• _Given problem_: Reproduce all of the data exactly, with no line skipped.
** begin Material **
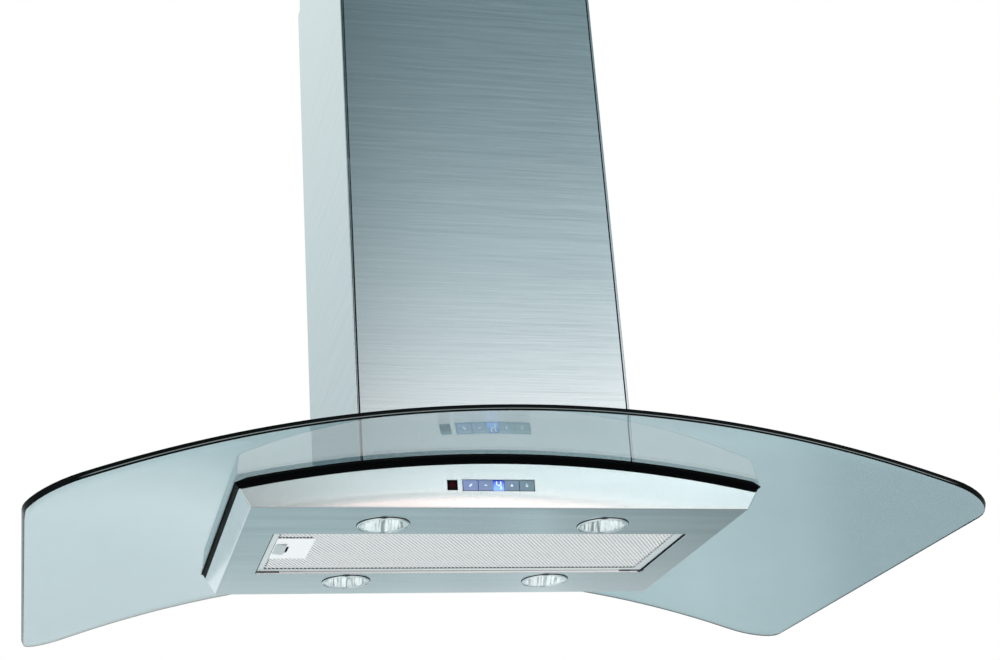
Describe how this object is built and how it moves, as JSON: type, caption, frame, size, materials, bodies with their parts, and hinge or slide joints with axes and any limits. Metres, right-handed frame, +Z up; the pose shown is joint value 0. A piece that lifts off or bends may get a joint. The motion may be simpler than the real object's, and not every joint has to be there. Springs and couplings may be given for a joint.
{
  "type": "curved glass range hood",
  "caption": "Island range hood: arched glass canopy over a flat steel body with lamps, keys and a drop-down grease filter, under a telescoping square duct cover.",
  "frame": {"origin": "middle of the ceiling plate's upper face, on the ceiling", "axes": "+Z up into the ceiling, -Y the front with the keys, +X to the right seen from the front"},
  "size_m": [0.9, 0.6, 0.8339],
  "materials": {
    "cover_steel": "horizontally brushed stainless steel",
    "body_steel": "brushed stainless steel",
    "zinc_steel": "galvanised sheet",
    "fastener_steel": "bright zinc plated",
    "canopy_glass": "clear, slightly grey green, dark polished edge",
    "seal_rubber": "black, smooth",
    "blower_plastic": "dark grey, fine grain",
    "motor_enamel": "dark grey enamel",
    "black_plastic": "black",
    "capacitor_can": "white",
    "board_green": "solder mask",
    "lamp_chrome": "polished",
    "lamp_glass": "clear, fluted",
    "bulb_glass": "clear capsule",
    "key_metal": "silver blue, satin",
    "display_blue": "blue, lit",
    "ir_dark_red": "dark red, clear",
    "filter_aluminium": "bright, expanded mesh",
    "handle_aluminium": "satin"
  },
  "bodies": {
    "ceiling": {"ceiling_plate": "zinc_steel", "upper_posts": "zinc_steel", "upper_chimney_shell": "cover_steel", "upper_chimney_front": "cover_steel", "upper_cover_screws": "fastener_steel"},
    "hood": {"base_frame": "zinc_steel", "blower_casing": "zinc_steel", "blower_scroll": "blower_plastic", "body_shell": "body_steel", "body_straps": "zinc_steel", "cable_gland": "black_plastic", "capacitor": "capacitor_can", "casing_cover": "zinc_steel", "casing_screws": "fastener_steel", "control_board": "board_green", "control_carrier": "black_plastic", "cover_brackets": "zinc_steel", "display_window": "display_blue", "frame_studs": "fastener_steel", "glass_canopy": "canopy_glass", "glass_gasket": "seal_rubber", "glass_grommets": "seal_rubber", "height_bolts": "fastener_steel", "hinge_brackets": "zinc_steel", "ir_window": "ir_dark_red", "key_switches": "black_plastic", "lamp_bezel_front_left": "lamp_chrome", "lamp_bezel_front_right": "lamp_chrome", "lamp_bezel_rear_left": "lamp_chrome", "lamp_bezel_rear_right": "lamp_chrome", "lamp_bulbs": "bulb_glass", "lamp_housings": "zinc_steel", "lamp_lens_front_left": "lamp_glass", "lamp_lens_front_right": "lamp_glass", "lamp_lens_rear_left": "lamp_glass", "lamp_lens_rear_right": "lamp_glass", "lamp_transformer": "black_plastic", "lower_chimney_front": "cover_steel", "lower_chimney_shell": "cover_steel", "lower_posts": "zinc_steel", "motor_bearing": "fastener_steel", "motor_bracket": "zinc_steel", "motor_housing": "motor_enamel", "outlet_collar": "blower_plastic", "plenum": "zinc_steel", "stud_sleeves": "fastener_steel", "terminal_box": "black_plastic", "terminal_cover": "black_plastic"},
    "fan": {"impeller": "blower_plastic", "motor_shaft": "fastener_steel"},
    "damper_front": {"damper_flap_front": "blower_plastic"},
    "damper_rear": {"damper_flap_rear": "blower_plastic"},
    "filter": {"filter_frame": "filter_aluminium", "filter_mesh": "filter_aluminium", "filter_handle": "handle_aluminium"},
    "latch": {"filter_latch": "handle_aluminium"},
    "key_power": {"button_power": "key_metal"},
    "key_slower": {"button_slower": "key_metal"},
    "key_faster": {"button_faster": "key_metal"},
    "key_light": {"button_light": "key_metal"}
  },
  "joints": [
    {"name": "height_slide", "type": "slide", "parent": "ceiling", "child": "hood", "axis": [0, 0, -1], "range_m": [0, 0.3]},
    {"name": "fan_spin", "type": "hinge", "parent": "hood", "child": "fan", "pos_m": [0, -0.015, -0.673], "axis": [1, 0, 0], "continuous": true},
    {"name": "damper_front_pivot", "type": "hinge", "parent": "hood", "child": "damper_front", "pos_m": [0, -0.005, -0.482], "axis": [-1, 0, 0], "range_deg": [0, 80]},
    {"name": "damper_rear_pivot", "type": "hinge", "parent": "hood", "child": "damper_rear", "pos_m": [0, 0.005, -0.482], "axis": [1, 0, 0], "range_deg": [0, 80]},
    {"name": "filter_hinge", "type": "hinge", "parent": "hood", "child": "filter", "pos_m": [0.208, 0, -0.793], "axis": [0, -1, 0], "range_deg": [0, 80]},
    {"name": "latch_slide", "type": "slide", "parent": "filter", "child": "latch", "axis": [1, 0, 0], "range_m": [0, 0.0045], "stiffness_N_per_m": 400, "springref_m": -0.004},
    {"name": "key_power_press", "type": "slide", "parent": "hood", "child": "key_power", "axis": [0, 1, 0], "range_m": [0, 0.0006], "stiffness_N_per_m": 1500, "springref_m": -0.0004},
    {"name": "key_slower_press", "type": "slide", "parent": "hood", "child": "key_slower", "axis": [0, 1, 0], "range_m": [0, 0.0006], "stiffness_N_per_m": 1500, "springref_m": -0.0004},
    {"name": "key_faster_press", "type": "slide", "parent": "hood", "child": "key_faster", "axis": [0, 1, 0], "range_m": [0, 0.0006], "stiffness_N_per_m": 1500, "springref_m": -0.0004},
    {"name": "key_light_press", "type": "slide", "parent": "hood", "child": "key_light", "axis": [0, 1, 0], "range_m": [0, 0.0006], "stiffness_N_per_m": 1500, "springref_m": -0.0004}
  ]
}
** end Material **
• _Result for this exercise_:
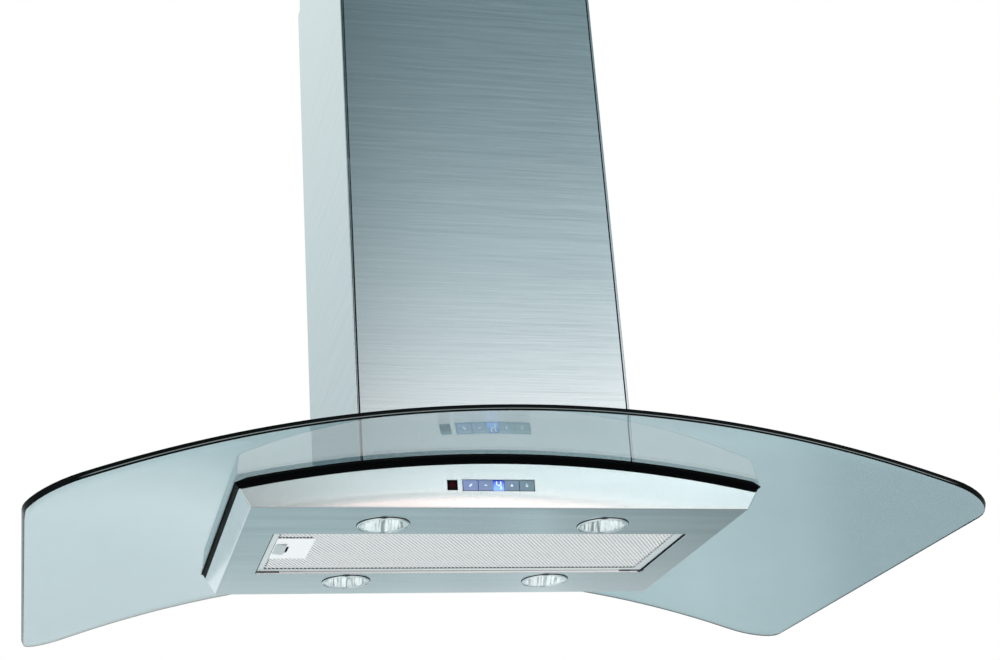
Describe how this object is built and how it moves, as JSON: type, caption, frame, size, materials, bodies with their parts, and hinge or slide joints with axes and any limits. Metres, right-handed frame, +Z up; the pose shown is joint value 0. A piece that lifts off or bends may get a joint. The motion may be simpler than the real object's, and not every joint has to be there. Springs and couplings may be given for a joint.
{
  "type": "curved glass range hood",
  "caption": "Island range hood: arched glass canopy over a flat steel body with lamps, keys and a drop-down grease filter, under a telescoping square duct cover.",
  "frame": {"origin": "middle of the ceiling plate's upper face, on the ceiling", "axes": "+Z up into the ceiling, -Y the front with the keys, +X to the right seen from the front"},
  "size_m": [0.9, 0.6, 0.8339],
  "materials": {
    "cover_steel": "horizontally brushed stainless steel",
    "body_steel": "brushed stainless steel",
    "zinc_steel": "galvanised sheet",
    "fastener_steel": "bright zinc plated",
    "canopy_glass": "clear, slightly grey green, dark polished edge",
    "seal_rubber": "black, smooth",
    "blower_plastic": "dark grey, fine grain",
    "motor_enamel": "dark grey enamel",
    "black_plastic": "black",
    "capacitor_can": "white",
    "board_green": "solder mask",
    "lamp_chrome": "polished",
    "lamp_glass": "clear, fluted",
    "bulb_glass": "clear capsule",
    "key_metal": "silver blue, satin",
    "display_blue": "blue, lit",
    "ir_dark_red": "dark red, clear",
    "filter_aluminium": "bright, expanded mesh",
    "handle_aluminium": "satin"
  },
  "bodies": {
    "ceiling": {"ceiling_plate": "zinc_steel", "upper_posts": "zinc_steel", "upper_chimney_shell": "cover_steel", "upper_chimney_front": "cover_steel", "upper_cover_screws": "fastener_steel"},
    "hood": {"base_frame": "zinc_steel", "blower_casing": "zinc_steel", "blower_scroll": "blower_plastic", "body_shell": "body_steel", "body_straps": "zinc_steel", "cable_gland": "black_plastic", "capacitor": "capacitor_can", "casing_cover": "zinc_steel", "casing_screws": "fastener_steel", "control_board": "board_green", "control_carrier": "black_plastic", "cover_brackets": "zinc_steel", "display_window": "display_blue", "frame_studs": "fastener_steel", "glass_canopy": "canopy_glass", "glass_gasket": "seal_rubber", "glass_grommets": "seal_rubber", "height_bolts": "fastener_steel", "hinge_brackets": "zinc_steel", "ir_window": "ir_dark_red", "key_switches": "black_plastic", "lamp_bezel_front_left": "lamp_chrome", "lamp_bezel_front_right": "lamp_chrome", "lamp_bezel_rear_left": "lamp_chrome", "lamp_bezel_rear_right": "lamp_chrome", "lamp_bulbs": "bulb_glass", "lamp_housings": "zinc_steel", "lamp_lens_front_left": "lamp_glass", "lamp_lens_front_right": "lamp_glass", "lamp_lens_rear_left": "lamp_glass", "lamp_lens_rear_right": "lamp_glass", "lamp_transformer": "black_plastic", "lower_chimney_front": "cover_steel", "lower_chimney_shell": "cover_steel", "lower_posts": "zinc_steel", "motor_bearing": "fastener_steel", "motor_bracket": "zinc_steel", "motor_housing": "motor_enamel", "outlet_collar": "blower_plastic", "plenum": "zinc_steel", "stud_sleeves": "fastener_steel", "terminal_box": "black_plastic", "terminal_cover": "black_plastic"},
    "fan": {"impeller": "blower_plastic", "motor_shaft": "fastener_steel"},
    "damper_front": {"damper_flap_front": "blower_plastic"},
    "damper_rear": {"damper_flap_rear": "blower_plastic"},
    "filter": {"filter_frame": "filter_aluminium", "filter_mesh": "filter_aluminium", "filter_handle": "handle_aluminium"},
    "latch": {"filter_latch": "handle_aluminium"},
    "key_power": {"button_power": "key_metal"},
    "key_slower": {"button_slower": "key_metal"},
    "key_faster": {"button_faster": "key_metal"},
    "key_light": {"button_light": "key_metal"}
  },
  "joints": [
    {"name": "height_slide", "type": "slide", "parent": "ceiling", "child": "hood", "axis": [0, 0, -1], "range_m": [0, 0.3]},
    {"name": "fan_spin", "type": "hinge", "parent": "hood", "child": "fan", "pos_m": [0, -0.015, -0.673], "axis": [1, 0, 0], "continuous": true},
    {"name": "damper_front_pivot", "type": "hinge", "parent": "hood", "child": "damper_front", "pos_m": [0, -0.005, -0.482], "axis": [-1, 0, 0], "range_deg": [0, 80]},
    {"name": "damper_rear_pivot", "type": "hinge", "parent": "hood", "child": "damper_rear", "pos_m": [0, 0.005, -0.482], "axis": [1, 0, 0], "range_deg": [0, 80]},
    {"name": "filter_hinge", "type": "hinge", "parent": "hood", "child": "filter", "pos_m": [0.208, 0, -0.793], "axis": [0, -1, 0], "range_deg": [0, 80]},
    {"name": "latch_slide", "type": "slide", "parent": "filter", "child": "latch", "axis": [1, 0, 0], "range_m": [0, 0.0045], "stiffness_N_per_m": 400, "springref_m": -0.004},
    {"name": "key_power_press", "type": "slide", "parent": "hood", "child": "key_power", "axis": [0, 1, 0], "range_m": [0, 0.0006], "stiffness_N_per_m": 1500, "springref_m": -0.0004},
    {"name": "key_slower_press", "type": "slide", "parent": "hood", "child": "key_slower", "axis": [0, 1, 0], "range_m": [0, 0.0006], "stiffness_N_per_m": 1500, "springref_m": -0.0004},
    {"name": "key_faster_press", "type": "slide", "parent": "hood", "child": "key_faster", "axis": [0, 1, 0], "range_m": [0, 0.0006], "stiffness_N_per_m": 1500, "springref_m": -0.0004},
    {"name": "key_light_press", "type": "slide", "parent": "hood", "child": "key_light", "axis": [0, 1, 0], "range_m": [0, 0.0006], "stiffness_N_per_m": 1500, "springref_m": -0.0004}
  ]
}